Capital gains rate on sale of inherited home

+1. Taking a $200K loss will fail IRS audit if they decide to audit.
The acquisition date is date of death so it will be highlighted by the fact the property was only held a few months for a substantial loss, particularly in a period of generally rising real estate prices.
Gill
 
Well this was 2007 so hopefully all is well. I can't remember dates exactly but I'm pretty sure the time lapse between the broker opinion and the acceptance of the sales offer was a good solid year or more. Our accountant at the time was very popular in our city, one of the big guns so to speak so I'm sure he covered our bases. My details are a little fuzzy after All these Years anyway. But that's the gist of it.
 
Well this was 2007 so hopefully all is well. I can't remember dates exactly but I'm pretty sure the time lapse between the broker opinion and the acceptance of the sales offer was a good solid year or more.
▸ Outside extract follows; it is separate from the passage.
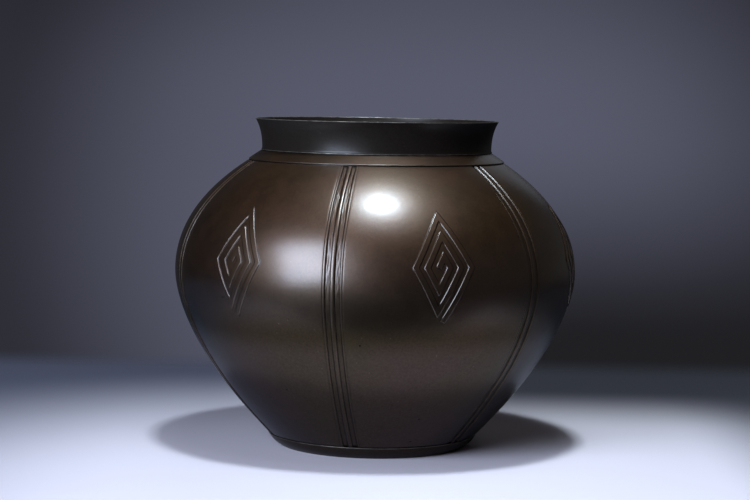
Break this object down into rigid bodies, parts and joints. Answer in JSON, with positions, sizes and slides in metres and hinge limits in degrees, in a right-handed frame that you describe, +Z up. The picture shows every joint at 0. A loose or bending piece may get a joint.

Our accountant at the time was very popular in our city, one of the big guns so to speak so I'm sure he covered our bases. My details are a little fuzzy after All these Years anyway. But that's the gist of it.

Well obviously it worked out for you. Many things slip by the IRS when there is no audit. If it was a year or more you were probably on solid ground. That certainly wouldn’t fly in the more typical sale a few months after death.